While there was immediate pushback from the Democratic National Committee Communications Director, Mo Elleithee, and White House Senior Adviser, Dan Pfeiffer, it was too little, too late. Democrats should have been trumpeting economic recovery in every campaign before November. They didn't. When the Republicans won the majority in the Senate and an increased majority in the House, Democrats again had a golden opportunity to lay sole claim to an economic recovery that was gaining real momentum. As Chris Weigant noted:
If the economy continues to improve and actually starts booming, Democrats will have already taken credit for fixing the Great Recession. If there's a downturn, then Democrats can make the case that the congressional Republicans screwed up a good thing.

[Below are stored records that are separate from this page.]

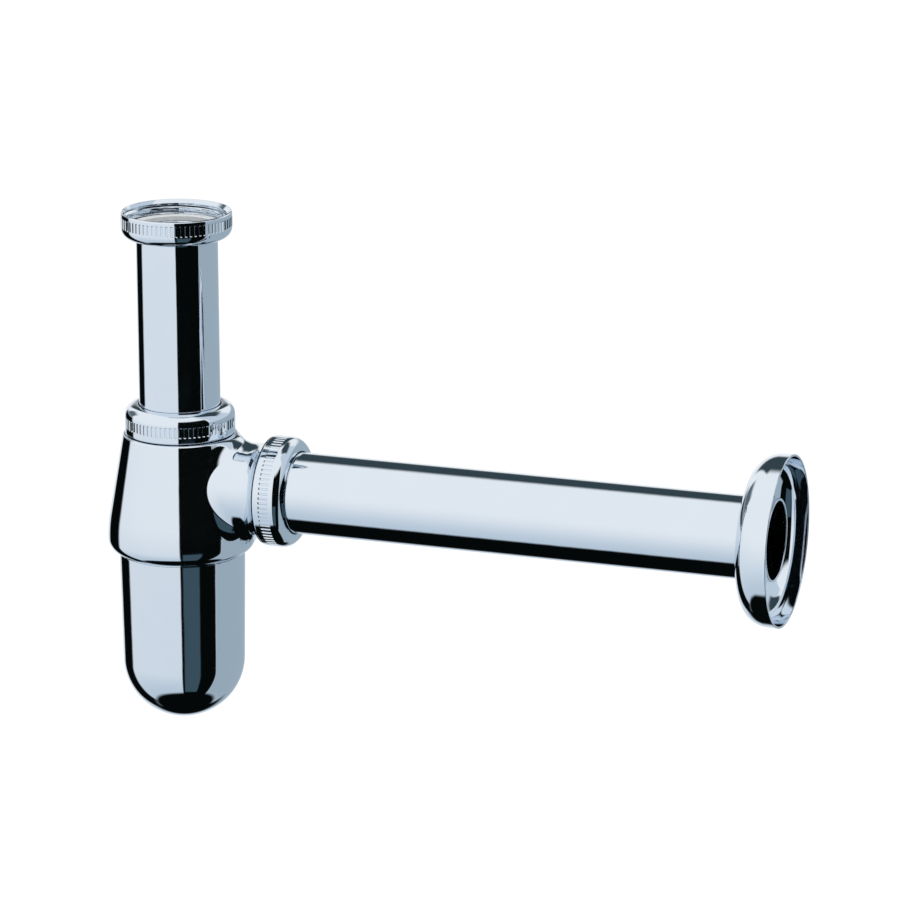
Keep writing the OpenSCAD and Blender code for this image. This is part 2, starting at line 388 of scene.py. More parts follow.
@dataclass(frozen=True)
class ChromePlate:
    """Bright chrome plate over polished brass, with faint drift in its polish."""

    name: str
    tint: tuple[float, float, float] = (0.745, 0.815, 0.888)
    roughness: float = 0.035
    haze: float = 0.03
    ripple: float = 0.0006

    def material(self) -> bpy.types.Material:
        """Builds the finish's node material.

        Returns:
            The new material.
        """
        mat = bpy.data.materials.new(self.name)
        mat.use_nodes = True
        nodes = mat.node_tree.nodes
        links = mat.node_tree.links
        shader = nodes["Principled BSDF"]
        shader.inputs["Metallic"].default_value = 1.0
        coords = nodes.new("ShaderNodeTexCoord")

        cloud = nodes.new("ShaderNodeTexNoise")
        cloud.inputs["Scale"].default_value = 70.0
        cloud.inputs["Detail"].default_value = 4.0
        links.new(coords.outputs["Object"], cloud.inputs["Vector"])
        colour = nodes.new("ShaderNodeMix")
        colour.data_type = "RGBA"
        colour.inputs[6].default_value = (*self.tint, 1.0)
        colour.inputs[7].default_value = (*[c * 0.965 for c in self.tint], 1.0)
        links.new(cloud.outputs["Fac"], colour.inputs[0])
        links.new(colour.outputs[2], shader.inputs["Base Color"])

        polish = nodes.new("ShaderNodeMapRange")
        polish.inputs["From Min"].default_value = 0.35
        polish.inputs["From Max"].default_value = 0.75
        polish.inputs["To Min"].default_value = self.roughness
        polish.inputs["To Max"].default_value = self.roughness + self.haze
        links.new(cloud.outputs["Fac"], polish.inputs["Value"])
        links.new(polish.outputs["Result"], shader.inputs["Roughness"])

        swell = nodes.new("ShaderNodeTexNoise")
        swell.inputs["Scale"].default_value = 120.0
        swell.inputs["Detail"].default_value = 1.0
        links.new(coords.outputs["Object"], swell.inputs["Vector"])
        bump = nodes.new("ShaderNodeBump")
        bump.inputs["Strength"].default_value = 0.05
        bump.inputs["Distance"].default_value = self.ripple
        links.new(swell.outputs["Fac"], bump.inputs["Height"])
        links.new(bump.outputs["Normal"], shader.inputs["Normal"])
        return mat


@dataclass(frozen=True)
class SoftFinish:
    """Moulded rubber or plastic: a dull colour with a fine grain."""

    name: str
    dark: tuple[float, float, float]
    pale: tuple[float, float, float]
    roughness: float
    grain: float

    def material(self) -> bpy.types.Material:
        """Builds the finish's node material.

        Returns:
            The new material.
        """
        mat = bpy.data.materials.new(self.name)
        mat.use_nodes = True
        nodes = mat.node_tree.nodes
        links = mat.node_tree.links
        shader = nodes["Principled BSDF"]
        coords = nodes.new("ShaderNodeTexCoord")
        mottle = nodes.new("ShaderNodeTexNoise")
        mottle.inputs["Scale"].default_value = 400.0
        mottle.inputs["Detail"].default_value = 5.0
        links.new(coords.outputs["Object"], mottle.inputs["Vector"])
        colour = nodes.new("ShaderNodeMix")
        colour.data_type = "RGBA"
        colour.inputs[6].default_value = (*self.dark, 1.0)
        colour.inputs[7].default_value = (*self.pale, 1.0)
        links.new(mottle.outputs["Fac"], colour.inputs[0])
        links.new(colour.outputs[2], shader.inputs["Base Color"])
        dull = nodes.new("ShaderNodeMapRange")
        dull.inputs["To Min"].default_value = self.roughness - 0.06
        dull.inputs["To Max"].default_value = self.roughness + 0.06
        links.new(mottle.outputs["Fac"], dull.inputs["Value"])
        links.new(dull.outputs["Result"], shader.inputs["Roughness"])
        bump = nodes.new("ShaderNodeBump")
        bump.inputs["Strength"].default_value = 0.25
        bump.inputs["Distance"].default_value = self.grain
        links.new(mottle.outputs["Fac"], bump.inputs["Height"])
        links.new(bump.outputs["Normal"], shader.inputs["Normal"])
        return mat


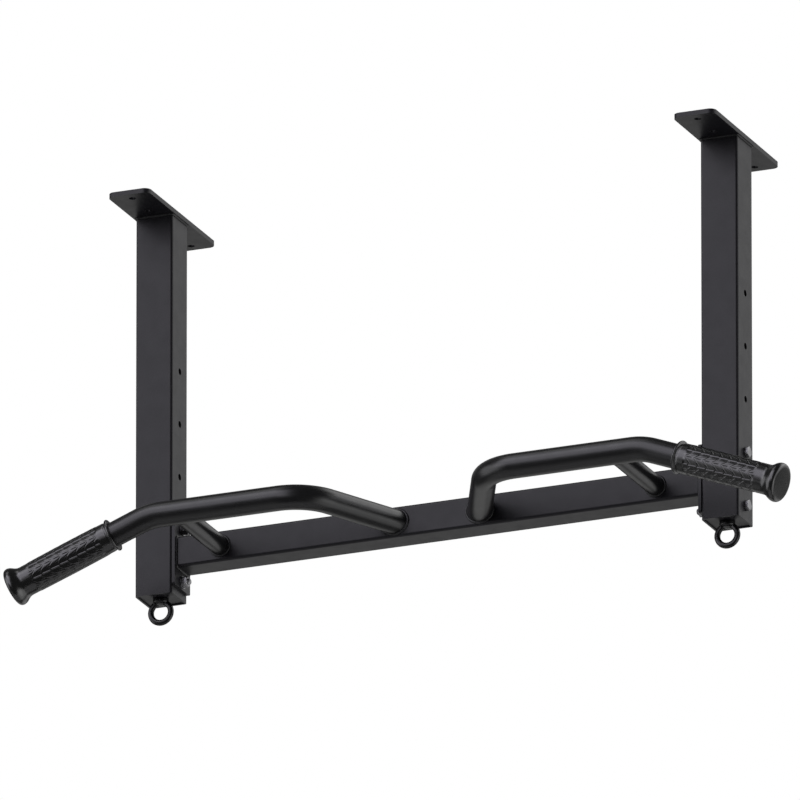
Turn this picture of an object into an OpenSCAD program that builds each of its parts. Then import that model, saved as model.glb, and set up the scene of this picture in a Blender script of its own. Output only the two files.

Ah, lost opportunities. Norquist opined that the Republicans had missed opportunities but it's the Democrats who missed the biggest opportunity of all. It doesn't matter that what McConnell & co claim isn't true – when has that ever mattered? Their base will believe it and, in due time, mainstream media will be echoing the new narrative.
The only silver lining is that the Republicans have now shackled themselves to the assertion that the improvement in the economy was in “expectation of a new Republican Congress” which will “advance a positive, pro-growth agenda”. Contrary to the last six years, Republicans can no longer afford to direct all their energy into their privately-avowed objective to tank the economy and blame the President. They have not only taken credit where it isn't due, they have also taken on full responsibility for what happens in the next two years.
The Dow lost 300 points a couple of days ago. Welcome to the oil bust, McConnell and co. We'll be sure to give you full credit for the failure of the fracking industry and every lost job it sheds as the year progresses. I wonder what Grover Norquist's advice will be then?